■ **DESCRIPTION OF THE TASK**: Give the data a second time, exactly and in full.

■ **DATASET EXCERPT**:
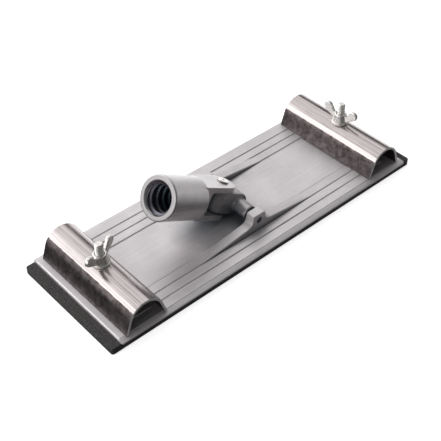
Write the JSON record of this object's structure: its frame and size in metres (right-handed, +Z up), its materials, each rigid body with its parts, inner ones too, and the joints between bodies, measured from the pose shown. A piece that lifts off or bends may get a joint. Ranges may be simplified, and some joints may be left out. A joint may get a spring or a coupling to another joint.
{
  "type": "drywall pole sander head",
  "caption": "Rectangular cast sanding plate with a rubber pad, arched sheet-metal paper clamps held by wing nuts, and a two-way swivel with a threaded pole socket.",
  "frame": {"origin": "centre of the pad's underside, where the abrasive sheet lies", "axes": "+X along the plate's length, away from the leaning pole socket; +Y across the plate; +Z up from the worked surface"},
  "size_m": [0.235, 0.0826, 0.0569],
  "materials": {
    "black_pad": "matt black moulded rubber",
    "cast_aluminium": "tumbled die casting",
    "bright_sheet": "bright plated steel sheet",
    "zinc_hardware": "bright zinc plate"
  },
  "bodies": {
    "head": {"base_plate": "cast_aluminium", "pad": "black_pad", "clamp_bolt_left": "zinc_hardware", "clamp_bolt_right": "zinc_hardware", "pivot_pin": "zinc_hardware"},
    "swivel": {"swivel_block": "cast_aluminium"},
    "socket": {"pole_socket": "cast_aluminium", "swing_rivet": "zinc_hardware"},
    "left_clamp": {"clamp_left": "bright_sheet", "washer_left": "zinc_hardware"},
    "left_nut": {"wing_nut_left": "zinc_hardware"},
    "right_clamp": {"clamp_right": "bright_sheet", "washer_right": "zinc_hardware"},
    "right_nut": {"wing_nut_right": "zinc_hardware"}
  },
  "joints": [
    {"name": "pole_tilt", "type": "hinge", "parent": "head", "child": "swivel", "pos_m": [0, 0, 0.013], "axis": [0, 1, 0], "range_deg": [0, 117]},
    {"name": "pole_swing", "type": "hinge", "parent": "swivel", "child": "socket", "pos_m": [-0.01111, 0, 0.01975], "axis": [0.5195, 0, 0.8545], "range_deg": [-62.7, 57.3]},
    {"name": "left_clamp_lift", "type": "slide", "parent": "head", "child": "left_clamp", "axis": [0, 0, 1], "range_m": [0, 0.005]},
    {"name": "left_nut_turn", "type": "hinge", "parent": "left_clamp", "child": "left_nut", "pos_m": [-0.0937, -0.001, 0.024], "axis": [0, 0, 1], "range_deg": [0, 1702]},
    {"name": "right_clamp_lift", "type": "slide", "parent": "head", "child": "right_clamp", "axis": [0, 0, 1], "range_m": [0, 0.005]},
    {"name": "right_nut_turn", "type": "hinge", "parent": "right_clamp", "child": "right_nut", "pos_m": [0.0942, 0, 0.024], "axis": [0, 0, 1], "range_deg": [0, 1702]}
  ],
  "couplings": [
    {"joint": "left_nut_turn", "follows": "left_clamp_lift", "rad_per_m": 5936.8},
    {"joint": "right_nut_turn", "follows": "right_clamp_lift", "rad_per_m": 5936.8}
  ]
}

■ **EXERCISE RESPONSE**:
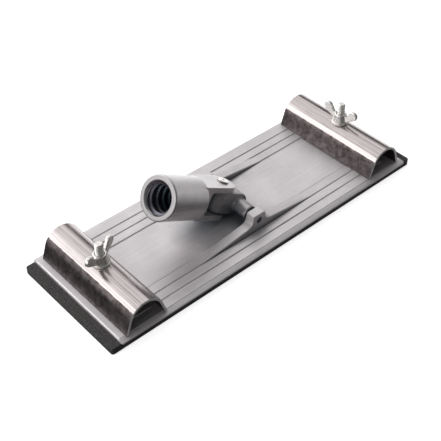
Write the JSON record of this object's structure: its frame and size in metres (right-handed, +Z up), its materials, each rigid body with its parts, inner ones too, and the joints between bodies, measured from the pose shown. A piece that lifts off or bends may get a joint. Ranges may be simplified, and some joints may be left out. A joint may get a spring or a coupling to another joint.
{
  "type": "drywall pole sander head",
  "caption": "Rectangular cast sanding plate with a rubber pad, arched sheet-metal paper clamps held by wing nuts, and a two-way swivel with a threaded pole socket.",
  "frame": {"origin": "centre of the pad's underside, where the abrasive sheet lies", "axes": "+X along the plate's length, away from the leaning pole socket; +Y across the plate; +Z up from the worked surface"},
  "size_m": [0.235, 0.0826, 0.0569],
  "materials": {
    "black_pad": "matt black moulded rubber",
    "cast_aluminium": "tumbled die casting",
    "bright_sheet": "bright plated steel sheet",
    "zinc_hardware": "bright zinc plate"
  },
  "bodies": {
    "head": {"base_plate": "cast_aluminium", "pad": "black_pad", "clamp_bolt_left": "zinc_hardware", "clamp_bolt_right": "zinc_hardware", "pivot_pin": "zinc_hardware"},
    "swivel": {"swivel_block": "cast_aluminium"},
    "socket": {"pole_socket": "cast_aluminium", "swing_rivet": "zinc_hardware"},
    "left_clamp": {"clamp_left": "bright_sheet", "washer_left": "zinc_hardware"},
    "left_nut": {"wing_nut_left": "zinc_hardware"},
    "right_clamp": {"clamp_right": "bright_sheet", "washer_right": "zinc_hardware"},
    "right_nut": {"wing_nut_right": "zinc_hardware"}
  },
  "joints": [
    {"name": "pole_tilt", "type": "hinge", "parent": "head", "child": "swivel", "pos_m": [0, 0, 0.013], "axis": [0, 1, 0], "range_deg": [0, 117]},
    {"name": "pole_swing", "type": "hinge", "parent": "swivel", "child": "socket", "pos_m": [-0.01111, 0, 0.01975], "axis": [0.5195, 0, 0.8545], "range_deg": [-62.7, 57.3]},
    {"name": "left_clamp_lift", "type": "slide", "parent": "head", "child": "left_clamp", "axis": [0, 0, 1], "range_m": [0, 0.005]},
    {"name": "left_nut_turn", "type": "hinge", "parent": "left_clamp", "child": "left_nut", "pos_m": [-0.0937, -0.001, 0.024], "axis": [0, 0, 1], "range_deg": [0, 1702]},
    {"name": "right_clamp_lift", "type": "slide", "parent": "head", "child": "right_clamp", "axis": [0, 0, 1], "range_m": [0, 0.005]},
    {"name": "right_nut_turn", "type": "hinge", "parent": "right_clamp", "child": "right_nut", "pos_m": [0.0942, 0, 0.024], "axis": [0, 0, 1], "range_deg": [0, 1702]}
  ],
  "couplings": [
    {"joint": "left_nut_turn", "follows": "left_clamp_lift", "rad_per_m": 5936.8},
    {"joint": "right_nut_turn", "follows": "right_clamp_lift", "rad_per_m": 5936.8}
  ]
}